Moreover, in addition to administrative actions by the national supervisory authorities, the GDPR provides a right to “an effective judicial remedy” against processors as well as controllers, either in a Member State where the processor or controller has an establishment or where the individual data subject resides (Art. 79), and Article 80 says that data subjects can be represented before the supervisory authority or the court by a nonprofit advocacy organization (which is unusual in Europe). Claims may include compensation for both “material and non-material” damages. This is all rather new for privacy litigation in Europe, and it remains to be seen whether it will be practicable, especially with respect to service providers that lack any establishment in Europe. They may well be concerned about the prospects for indemnification to their European customers, however, as Article 82(5) specifically contemplates that a controller or processor can “claim back” the portion of damages for which the other party is responsible.

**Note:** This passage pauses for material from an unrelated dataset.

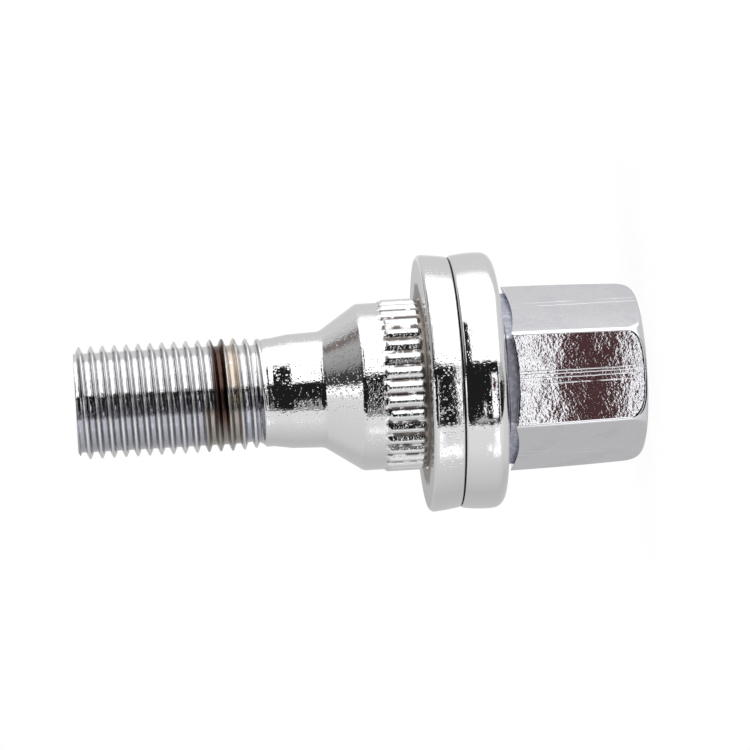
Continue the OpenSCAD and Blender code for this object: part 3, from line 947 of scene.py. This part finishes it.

In the past, it has been fairly simple for a processor in the US to represent in the service contract that it is in compliance with “all applicable laws.” After May 2018, that clause may well trigger a little more introspection. There are steps even a “mere processor” must take, in terms of training, organization, policies and procedures, documentation, security, and contracts, to feel comfortable in the GDPR environment.
The GDPR holds some promise for greater uniformity and less bureaucracy in European data protection, but it clearly is meant to reach farther and deeper than its predecessor, and it will have an impact far beyond the EU. For organizations that deal with information about European residents, it is time to get informed and make preparations. The clock is ticking.